November 16, 2009, 4:01 PM — The challenges of information growth are well documented today. In fact, we are at a point where information costs are automatically factored into in all areas of a typical IT budget. Copies of all types of information are everywhere. While organizations express the desire to "do more with less" and maximize efficiencies, storage requirements continue to grow across the data center and within remote offices. From primary storage for applications and virtual machines, to the storage required for backup and disaster recovery, fragmented islands of information develop - often each with its own separate tools, operations and service requirements.
Needless to say, this is creating a fundamental shift in the way organizations manage information. As organizations realize that yesterday’s tape-based approach is proving too cumbersome in today’s world, more companies are turning to disk and deduplication technologies in order to facilitate faster backups, reduce primary storage, and replace tape shipping for better disaster recovery.

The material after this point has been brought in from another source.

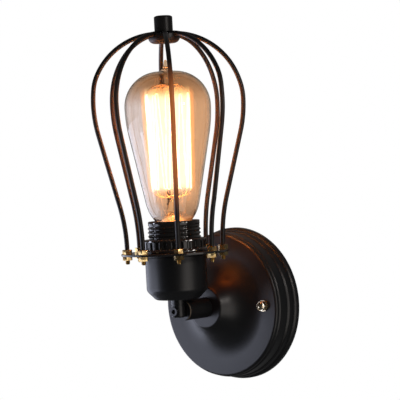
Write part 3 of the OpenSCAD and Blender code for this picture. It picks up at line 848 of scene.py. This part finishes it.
def make_cap():
    """The screw cap in three rolled parts: foot, thread and plain collar."""
    r, z0, z1 = round_size("bulb_cap")
    collar_z = z1 - CAP_COLLAR
    foot = lathe([(r - 1.1, z0), (r - 0.9, z0 + 1.3), (r - 1.4, z0 + 1.3), (r - 1.6, z0)], 96)
    screw = threaded_tube(r, CAP_THREAD, CAP_PITCH, z0 + 1.2, collar_z, r - CAP_T, 96, 0.9)
    collar = lathe(soften([(r - 0.9, collar_z - 0.2), (r, collar_z + 0.6), (r, z1), (r - 0.4, z1),
                           (r - 1.3, collar_z - 0.2)], 0.2, 3, True), 96)
    finish_piece("bulb_cap_rolled", merge([screw, collar, foot]), "bulb_cap", 50, AT_LAMP)


HOOK_TOP = (16.4, 161)
HOOK_LOW = (14.2, 91)
BEAD_TOP_Z = 168
BEAD_LOW_Z = 85
ROD_R = 1.2
STRANDS = 18
STRAND_STEP = math.radians(340) / STRANDS
STRAND_R = 0.42
HOOK_ROUND = 1.0
HOOK_STEPS = 8
SUPPORT_R = 0.2


def strand_points():
    """The filament's one wire: up to an upper hook, over it, down to a lower one, and so on.

    Half a bend is left off at each end.
    """
    points = []
    for i in range(STRANDS + 1):
        a = i * STRAND_STEP
        (r, z), way = (HOOK_TOP, 1) if i % 2 else (HOOK_LOW, -1)
        along = Vector((-math.sin(a), math.cos(a), 0))
        centre = Vector((r * math.cos(a), r * math.sin(a), z - way * HOOK_ROUND))
        for k in range(HOOK_STEPS + 1):
            t = math.pi * k / HOOK_STEPS
            points.append(centre + HOOK_ROUND * (-math.cos(t) * along + Vector((0, 0, way * math.sin(t)))))
    return points[HOOK_STEPS // 2:-(HOOK_STEPS // 2)]


def make_filament():
    wire = sweep(strand_points(), STRAND_R, 8, Vector((1, 0, 0)))
    finish_piece("filament_wire", wire, "filament", 60, AT_LAMP)


def make_haze():
    """A faint skin round the filament that stands for its bloom."""
    side = bezier((17.8, 89), (18.5, 110), (19.8, 140), (20.2, 158), 14)
    skin = soften([(0, 86), (10, 86.2), (16.2, 87)] + side + [(20, 168), (0, 168.5)], 3, 4)
    haze = finish_piece("filament_haze", lathe(skin, 64, False), "filament", 60, AT_LAMP, "hot_haze")
    haze.visible_shadow = False


def make_supports():
    """Thin hooked wires that spring from two beads on the stem and hold the filament's bends."""
    parts = []
    for first, way, (r, z), bead_r, bead_z in ((1, 1, HOOK_TOP, 2.0, BEAD_TOP_Z),
                                               (2, -1, HOOK_LOW, 2.2, BEAD_LOW_Z)):
        bead = [(bead_r, bead_z - 1), (bead_r, bead_z + 1), (ROD_R, bead_z + 1), (ROD_R, bead_z - 1)]
        parts.append(lathe(soften(bead, 0.45, 4, True), 24))
        arm = bezier((bead_r - 0.3, bead_z), (r * 0.55, bead_z + 0.9 * way), (r * 0.97, z + 5.2 * way),
                     (r - 0.1, z - 0.5 * way), 12)
        for i in range(first, STRANDS, 2):
            a = i * STRAND_STEP
            points = [(q * math.cos(a), q * math.sin(a), h) for q, h in arm]
            parts.append(sweep(points, SUPPORT_R, 6, Vector((-math.sin(a), math.cos(a), 0))))
    finish_piece("filament_hooks", merge(parts), "filament_supports", 60, AT_LAMP, "hook_wire")


# ---------- lights and surroundings ----------
ROOM_LEVEL = 0.6
GLOSS_BEHIND = 0.14
GLOSS_FRONT = 0.03
FLOOR_GLOSS = 0.06
FLOOR_WHITE = 0.6
COOL, WARM = (0.77, 0.81, 1.0), (1.0, 0.93, 0.88)
AMBER, EMBER = (1.0, 0.34, 0.06), (1.0, 0.18, 0.02)
FLOOR_HALF = 540
FLOOR_PLACE = Vector((0, -60, -380))
FADE_START, FADE_END = 240, 520
HOLDER_PIECES = ("threaded_sleeve", "castellated_ring", "cage_plate_dressed")
NUT_PIECES = ("cage_upper_nuts_dressed", "cage_lower_nuts_dressed")


def make_light(name, kind, place_mm, size_mm, power, colour, aim_mm=(0, 0, 0)):
    """A lamp that the lens and the glass don't show: a panel that faces its aim, or a small globe."""
    data = bpy.data.lights.new(name, kind)
    data.energy = power
    data.color = colour
    if kind == "AREA":
        data.shape = "RECTANGLE"
        data.size, data.size_y = size_mm[0] * MM, size_mm[1] * MM
    else:
        data.shadow_soft_size = size_mm * MM
    lamp = bpy.data.objects.new(name, data)
    lamp.location = Vector(place_mm) * MM
    way = Vector(aim_mm) * MM - lamp.location
    lamp.rotation_euler = way.to_track_quat("-Z", "Y").to_euler()
    lamp.visible_camera = lamp.visible_transmission = False
    bpy.context.collection.objects.link(lamp)
    return lamp


def shine_on(lamp, *names):
    """Makes a lamp light only the named pieces, and returns their collection."""
    lit = bpy.data.collections.new(lamp.name + "_pieces")
    for name in names:
        lit.objects.link(bpy.data.objects[name])
    lamp.light_linking.receiver_collection = lit
    return lit


def from_camera_side(angle, distance, height):
    """A place at an angle to the right of the lens, seen from above the lamp."""
    a = AZIMUTH + math.radians(angle)
    return (distance * math.sin(a), -REACH - distance * math.cos(a), height)


def make_world():
    """White where the lens or glass looks at it; gloss sees a paler room behind than in front."""
    world = bpy.data.worlds.new("studio")
    bpy.context.scene.world = world
    w = Finish("studio", owner=world)
    toward_lens = w.length_along(w.node("TexCoord", output="Generated"),
                                 (math.sin(AZIMUTH), -math.cos(AZIMUTH), 0))
    front = toward_lens.between(-0.75, 0.1)
    seen = w.ray("Camera").math("MAXIMUM", w.ray("Transmission"))
    gloss = w.ray("Glossy")
    level = ROOM_LEVEL * (1 - gloss) + gloss * (GLOSS_BEHIND - front * (GLOSS_BEHIND - GLOSS_FRONT))
    strength = seen + (1 - seen) * level
    back = w.node("Background", inputs={"Color": (1, 1, 1), "Strength": strength})
    w.tree.links.new(back.socket, w.output.inputs["Surface"])


def make_floor():
    """Pale to the lens and to soft light, dim in gloss, and faded out at its rim and from below."""
    mesh = bmesh.new()
    side = FLOOR_HALF * MM
    mesh.faces.new([mesh.verts.new((x * side, y * side, 0)) for x, y in ((-1, -1), (1, -1), (1, 1), (-1, 1))])
    data = bpy.data.meshes.new("floor")
    mesh.to_mesh(data)
    mesh.free()
    floor = bpy.data.objects.new("floor", data)
    floor.location = FLOOR_PLACE * MM
    f = Finish("pale_floor", Metallic=0.0)
    grain = f.noise(30, 3)
    f.put(Base_Color=f.mix(grain, (0.92, 0.92, 0.92), (0.96, 0.96, 0.96)), Roughness=grain * 0.1 + 0.8)
    dim = f.node("Emission", inputs={"Color": (1, 1, 1), "Strength": FLOOR_GLOSS})
    f.blend_shaders(f.ray("Glossy"), dim)
    white = f.node("Emission", inputs={"Color": (1, 1, 1), "Strength": 1.0})
    f.blend_shaders(f.ray("Camera") * FLOOR_WHITE, white)
    away = f.node("VectorMath", {"operation": "LENGTH"}, {0: f.place()}, output="Value")
    gone = f.node("NewGeometry", output="Backfacing").math("MAXIMUM", away.between_mm(FADE_START, FADE_END))
    f.blend_shaders(gone, f.node("BsdfTransparent"))
    data.materials.append(f.material)
    bpy.context.collection.objects.link(floor)


def make_studio():
    """Big soft panels for the shading, small lamps for the glints, and the glow of the lit bulb."""
    bpy.context.scene.view_settings.view_transform = "Standard"
    make_world()
    make_floor()
    middle, holder = (0, -60, 20), (0, -REACH, 40)
    make_light("left_box", "AREA", from_camera_side(-118, 600, -130), (900, 460), 2.7, COOL, middle)
    make_light("right_box", "AREA", from_camera_side(42, 450, -120), (320, 380), 0.5, WARM, middle)
    make_light("low_box", "AREA", (-215, -330, -90), (120, 100), 0.055, COOL, (35, -23, -40))
    make_light("key_spot", "AREA", from_camera_side(44, 450, 190), (44, 44), 0.34, WARM, (0, -70, 50))
    make_light("face_box", "AREA", from_camera_side(-80, 520, -40), (110, 110), 0.15, COOL, (30, -25, -20))
    # small lamps for the glints on the lampholder and the nuts
    for name, angle, height, size, power, colour, lit in (
            ("right_glint", 62, 190, (60, 90), 1.5, WARM, HOLDER_PIECES),
            ("left_glint", -104, 150, (110, 80), 0.7, COOL, HOLDER_PIECES),
            ("nut_glint", 50, 150, (70, 70), 0.25, WARM, NUT_PIECES)):
        lamp = make_light(name, "AREA", from_camera_side(angle, 450, height), size, power, colour, holder)
        shine_on(lamp, *lit)
    make_light("bulb_glow", "POINT", (0, -REACH, 128), 22, 2.3, AMBER)
    # the glow that finds its way past the cage plate to the canopy, and to no other piece
    stray = make_light("stray_glow", "POINT", (10, -REACH, 86), 7, 0.14, EMBER)
    stray.light_linking.blocker_collection = shine_on(stray, "canopy_shell")


# ---------- dress what stays from the frame ----------
def dress_nodes():
    """Gives each CAD node that still shows the finish of its slot."""
    for node, piece in frame["nodes"].items():
        if piece.hide_render:
            continue
        piece.data.materials.clear()
        piece.data.materials.append(FINISHES["hook_wire" if node == "lead_in_wires" else SLOT_OF[node]])


make_camera()
make_canopy()
make_wires()
make_cup()
make_sleeve()
make_shade_ring()
make_screw_shell()
make_finial()
make_glass()
make_cap()
make_filament()
make_haze()
make_supports()
for edged in ("arm", "swivel_block", "pivot_screw", "mounting_bracket", "arm_locknut", "cup_locknut"):
    bevelled(edged)
bevelled("cage_plate", 0.3, "phenolic")
for nuts in ("cage_upper_nuts", "cage_lower_nuts"):
    bevelled(nuts, 0.12)
bevelled("canopy_cap_nuts", 0.15, "pale_brass")
dress_nodes()
make_studio()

In the real world, the adoption of disk and deduplication has been evolutionary, but not necessarily revolutionary. From virtual tape libraries and disk staging to target-based dedupe appliances, many organizations have learned that adding disk and deduplication to the current tape backup environment can greatly improve the overall performance for the top 10 percent of their tier-one workloads. But how should organizations handle the bigger challenges of information management across the vast amounts of structured and unstructured data that exists across their IT infrastructure?
By only applying deduplication at the tail-end of the process, multiple copies of the exact same information will continue to exist and grow on primary storage (e.g. email and file servers). This storage problem causes serious capacity management challenges anywhere large amounts of information exists. The bottom line is, if it takes up space, it costs money.
Deduplication Everywhere
Instead of applying deduplication in one place, users should consider deduplication everywhere. In order to maximize efficiency, consider the possibility of leveraging deduplication in an integrated fashion across backup and archiving applications – as well as storage. By deduplicating data right at the source of creation, organizations can focus on tackling the real problem of data reduction everywhere information resides.
For example, one commercial construction company faced the growing challenge of how to manage business critical information on 180 servers located at 45 remote sites around the United States. Backups conducted in remote locations were typically 100GB to 200GB per server and it took nearly 12 hours for each server to be replicated back to a central data center.